What Judge means is: the unexpected is to be expected. Runners twist ankles. Hard rains fall. There is no certainty in the woods and as darkness enveloped the forest, Judge’s world went black. For the past few years, he has run in the company of volunteer pacers. Runners who push and encourage him not to talk too much, say, about his dabbles with Buddhism or his days as a firefighter, but to stay on track. They run with Judge because he is a gentleman and because he would never ask for their help. Leanne Blair had already run a 26-km race Saturday morning before joining Judge for 52 kilometres through the night.
“My headlamp died on us,” she says. “Jack’s was dimming and his back-up light was horrendously dim – and so it was despairing for both of us because I didn’t think we could continue. But we kept each other up.”
They kept going, pausing beside a mist-shrouded Marsh Lake, where Judge thanked Blair for all she had done. “He is an amazing man,” she says. “He never asks for help.”
Rationally, however, Jack was cooked. He was losing too much time. Practically, he was starving and stopped into an aid station staffed by a longtime friend and race volunteer, Julie Glandfield Smith, for a bowl of her 100-mile soup – made from sweet potatoes, coconut milk, peanut butter, curry powder and ginger root. Hours later, he returned back through the station. Glandfield Smith and the other volunteers nervously checked their watches.
“We knew it was going to be really, really close for Jack,” she says. Word spread of Judge’s efforts. More pacers appeared. Judge spied a chipmunk. He didn’t regard it as a sign, but still. There was life in the forest and perhaps some life left in his legs. Ron Gehl, godfather of the Ontario ultra-running scene, materialized and ordered Judge to stop looking at his ancient watch and to run for all he was worth.
“I was pooched,” Judge admits. “I had been do-or-die for hours and here is Ron Gehl telling me that it was still possible – that I could still make it.”

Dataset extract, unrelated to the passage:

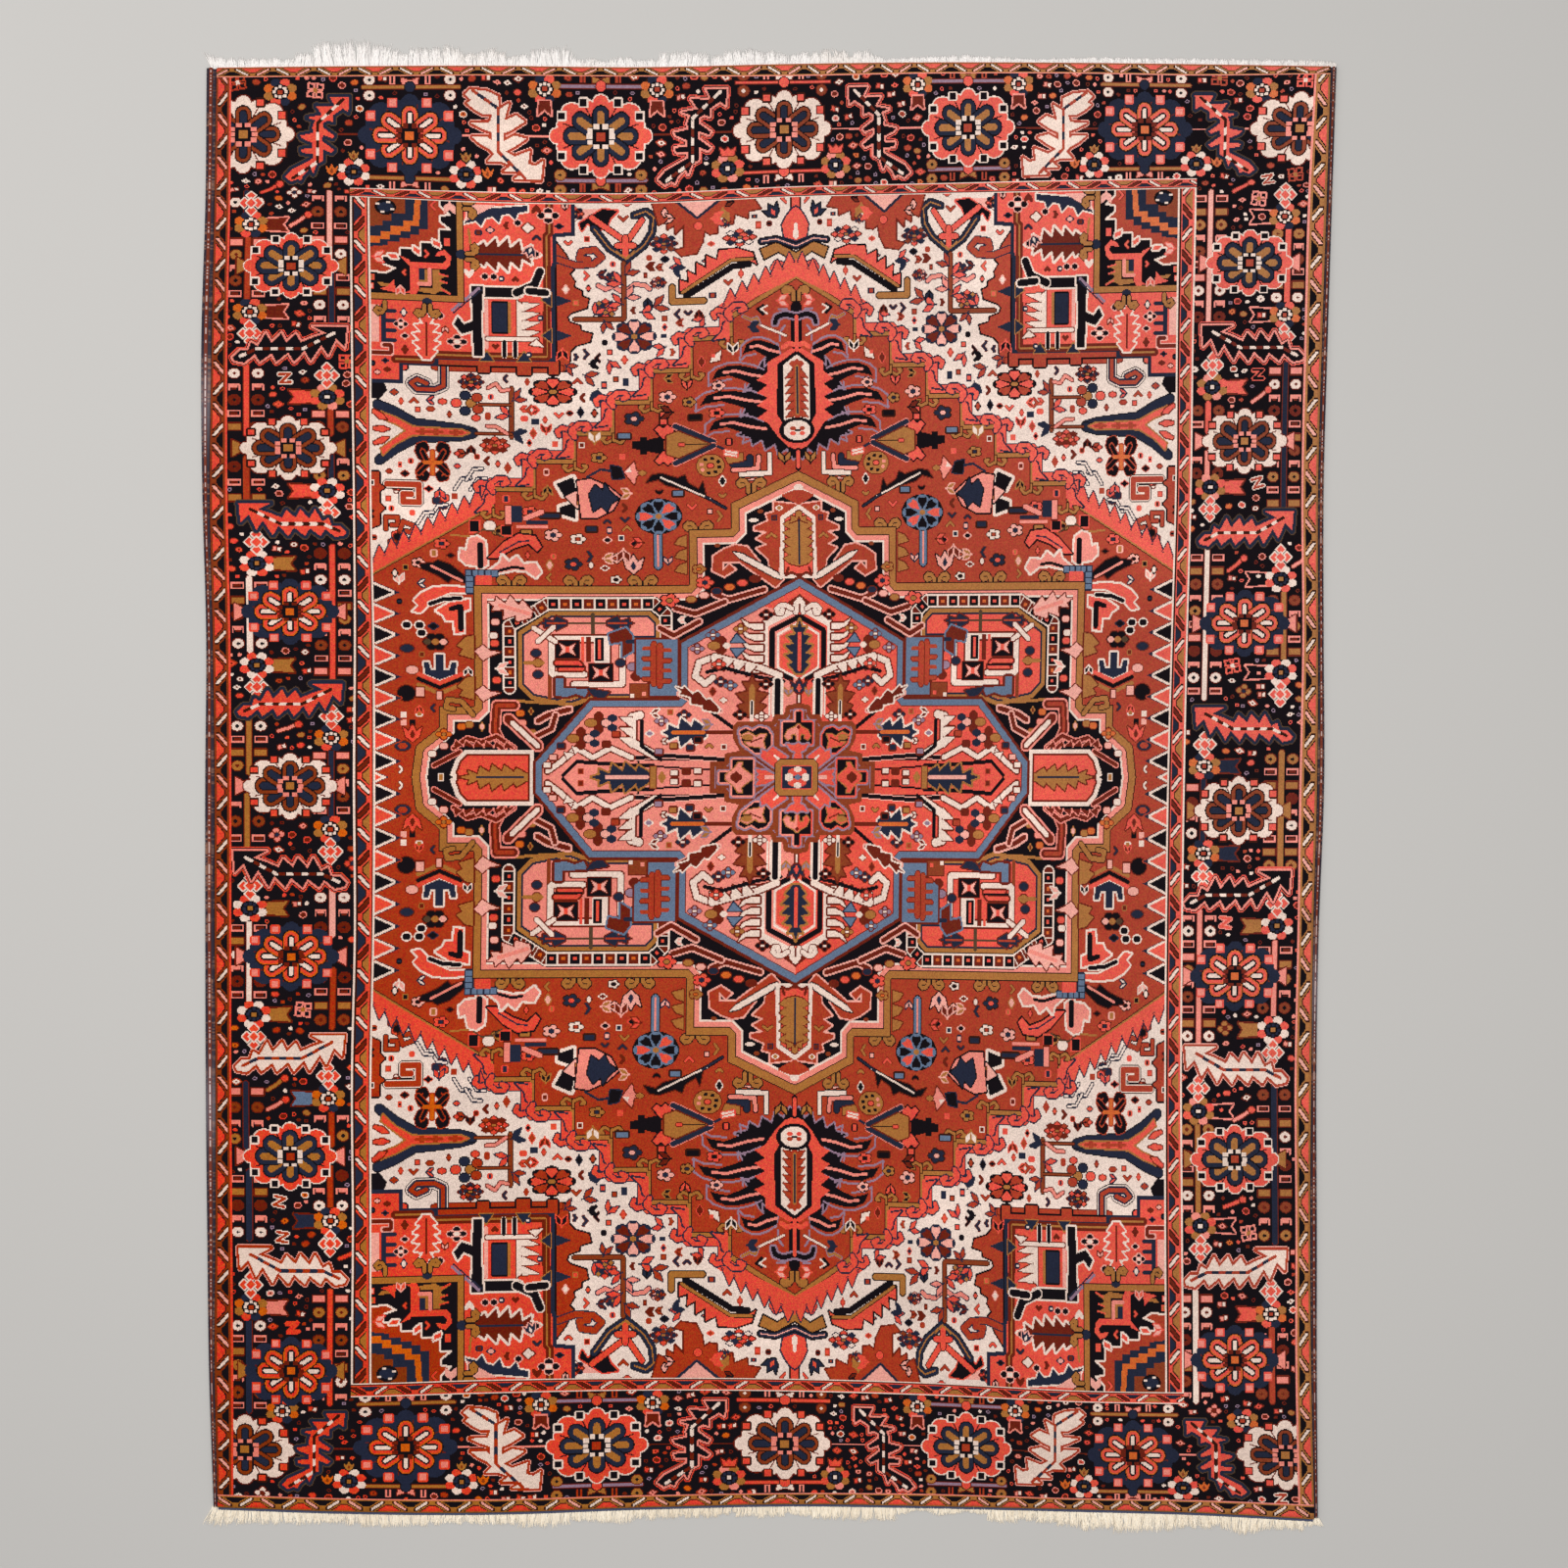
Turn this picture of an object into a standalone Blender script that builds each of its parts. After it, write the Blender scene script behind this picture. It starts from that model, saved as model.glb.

Judge stopped checking his watch. He had 16 kilometres to go. He ran up hills that he would typically walk and down hills where he would typically worry about falling if he was running too fast. He ran because he feared that to be two minutes beyond the 30-hour cutoff, at the end, might break his spirit. He ran until he saw the finish and the crowd gathered there.
“I charged across the line,” he says. “I was still trying to accelerate by the master timer – for the first time, mind you – because in previous years the master timer had gone home by the time I arrived.”
Judge made it, with six minutes to spare. People wept. The legend was too tired to cry.
“What Jack did Sunday was heroic,” Glandfield Smith says.
On Monday, Judge was home in Kingston, Ont., feeling sore and tired, doing laundry and dreaming about next year.
“I am on the bottom rung of the ladder now,” he says “I actually finished the race. Wouldn’t it be nice to come back next year and finish again – but with 10 or 20 minutes to spare?”